Mr Prodi said that he was willing to testify before an Italian parliamentary commission looking into alleged kickbacks involving Telecom Italia and Telekom Serbia.

Meanwhile MEPs summoned the European Commission president yesterday to explain the mounting political crisis over the financial scandal at Eurostat, the EU's statistical office.

In the Telecom Italia case Mr Prodi has described accusations against him as "infamy" and denied any involvement in an alleged scam stemming from the sale of a 29 per cent stake of Telekom Serbia to STET, a holding company controlling Telecom Italia, in 1997. At that time, Mr Prodi was serving as Italian premier.

"I am available to be heard to provide any useful clarifications to the bodies legitimately in charge of ascertaining the truth," Mr Prodi wrote in a letter in today's edition of the Italian newsweekly L'Espresso.

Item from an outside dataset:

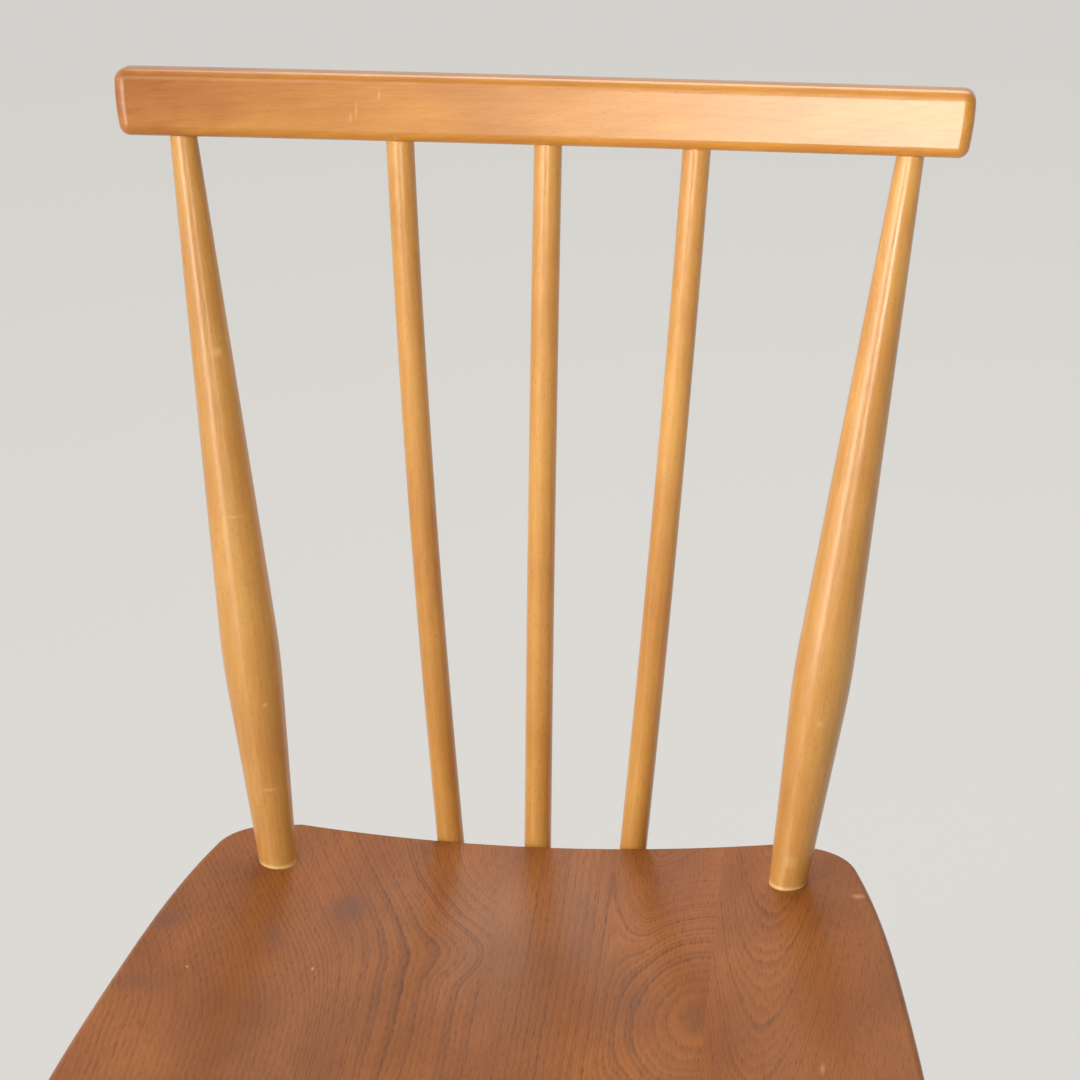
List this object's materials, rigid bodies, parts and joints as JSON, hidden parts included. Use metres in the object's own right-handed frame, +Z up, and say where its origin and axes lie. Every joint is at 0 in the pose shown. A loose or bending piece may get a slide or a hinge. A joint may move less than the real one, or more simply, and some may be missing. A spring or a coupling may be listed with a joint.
{
  "type": "windsor chair",
  "caption": "Low stick-back windsor dining chair: hollowed seat of three glued boards, swelled posts, bent spindles, bowed crest rail, splayed legs with an H of stretchers.",
  "frame": {"origin": "on the floor, under the middle of the chair's box", "axes": "+X to the right of a person who looks at the chair's front, +Y towards the chair's back, +Z up"},
  "size_m": [0.3888, 0.4374, 0.7812],
  "materials": {
    "elm": "gloss lacquered elm",
    "beech": "satin lacquered beech",
    "beech_end": "beech, cut flush and lacquered"
  },
  "bodies": {
    "root": {"seat_board_left": "elm", "seat_board_centre": "elm", "seat_board_right": "elm", "back_post_left": "beech", "back_post_right": "beech", "post_wedge_left": "beech_end", "post_wedge_right": "beech_end", "spindle_left": "beech", "spindle_centre": "beech", "spindle_right": "beech", "crest_rail": "beech", "crest_pin_left": "beech_end", "crest_pin_right": "beech_end", "front_leg_left": "beech", "front_leg_right": "beech", "rear_leg_left": "beech", "rear_leg_right": "beech", "side_stretcher_left": "beech", "side_stretcher_right": "beech", "cross_stretcher": "beech"}
  },
  "joints": []
}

The Eurostat case, in which money was channelled through "phantom" bank accounts, is an acute embarrassment to Mr Prodi who promised "zero tolerance" on fraud and malpractice when he took up his post.

Some MEPs have likened the situation to that of 1999 when the last European Commission was forced to resign en masse after pressure from MEPs.

Mr Prodi will be asked to account for the Commission's actions in front of political group leaders and the parliament's budgetary control committee on 25 September in Strasbourg.

Initially at least, he is likely to be questioned in private. Officials in the parliament said that this did not exclude the possibility of a later public grilling.